瑞士信贷第一波士顿是瑞士信贷集团(Credit Suisse Group)的子公司。该公司表示正在研究法院的裁定,思量最佳的应对之策。该公司有30天的上诉期。

这项裁定可能引起强烈反响。监管机构与券商就证券研究利益冲突问题达成了总额14亿美元的全球和解方案,但谁将是这笔钱的最终付款人,券商──其中很多总部就设在纽约──和保险公司正在就此进行激烈的争执。参与和解的10家华尔街公司,已经同意不会利用保险索赔来支付其中表明为罚金的4.875亿美元,但不排除会为其余的部分或全部款项寻求保险索赔。它们的这种态度遭到了国会和其他方面的批评。

这项裁定源于瑞士信贷第一波士顿与监管当局在2002年1月达成的和解。由于该公司与购买首次公开募股股票的投资客户之间存在不正当的利润分配,而遭到监管当局的罚款处置。瑞士信贷第一波士顿向Chubb Corp.旗下的Vigilance Insurance Co.投保了过失责任险。

在华尔街公司与监管机构达成的一系列和解中,这项裁定为此类诉讼开辟了先例。在类似纠纷中代表保险客户一方的Anderson Kill & Olick律师事务所的约翰.艾里森(John Ellison)说,这项裁定可能还会影响到纽约以外其他地区此类诉讼的判决。

"这项裁定将对类似案件产生重大影响,"艾里森说,"受理下一桩此类诉讼的法官,不管他是沿用还是推翻这项先例判决,都必须做出全面的司法解释"。
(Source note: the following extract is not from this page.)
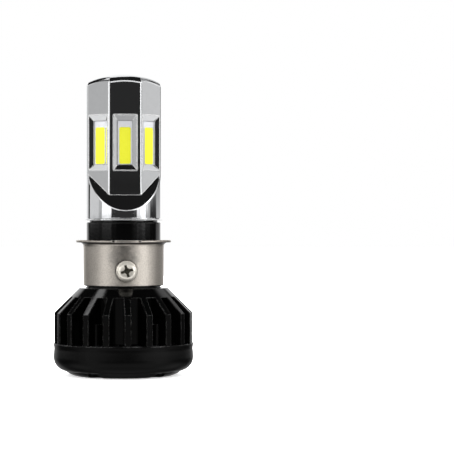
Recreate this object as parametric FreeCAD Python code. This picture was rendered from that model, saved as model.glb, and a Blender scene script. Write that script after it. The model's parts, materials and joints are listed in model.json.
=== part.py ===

保险公司的管理人士和代表律师说,鉴于最近华尔街公司就利益冲突问题与监管机构达成了多项和解,许多此类纠纷已经在酝酿中,估计未来可能还会有诉讼发生。

目前至少已经提起了一桩诉讼。今年7月9日,三家Chubb旗下的保险公司和Travelers Property Casualty Corp.向同一家纽约州法院起诉证券公司贝尔斯登(Bear Stearns Cos.),希望法庭裁定这些保险公司不需要向贝尔斯登偿还5,500万美元,用于支付和解协议要求的退缴不法所得、投资者培训以及独立研究成本。

贝尔斯登说,公司本来并没有提出索赔要求,只是后来与保险公司在罚金是否属于理赔范围的问题发生了分歧。公司发言人说,在正常业务联系中,贝尔斯登都会将可能涉及索赔的事件通知保险公司,使他们掌握最新的情况。

贝尔斯登的诉讼与瑞士信贷第一波士顿的共同点是,保险商都认为退缴不法所得不属于他们理赔的范围。Piper Rudnick LLP律师事务所驻纽约的诉讼负责人芬纳迪(Joseph G. Finnerty III)说,诉讼中还提出,投资者培训和独立研究费用,等同于退缴不法所得,因此也不属于理赔范围。Piper Rudnick LLP在瑞士信贷第一波士顿和贝尔斯登两桩诉讼中都代表Chubb。

芬纳迪先生说,瑞士信贷第一波士顿的诉讼裁定开创了一个有力的先例。他说:"这项诉讼代表了这样一种观点,即纽约州法院不会允许通过保险来削弱和解方案的效果。"

根据瑞士信贷第一波士顿在2002年1月与监管机构达成的和解协议,该公司应当为不正当的利润分配支付1亿美元罚金。后来,瑞士信贷第一波士顿向Chubb的Vigilant Insurance提出索赔,希望就退缴不法所得的成本及法律诉讼费用得到补偿,不过其中不包括3,000万美元的罚金。芬纳迪说,虽然Chubb没有就法律诉讼费用的理赔问题提出异议,但赔付金额也不会超过瑞士信贷第一波士顿2,500万美元的保有额。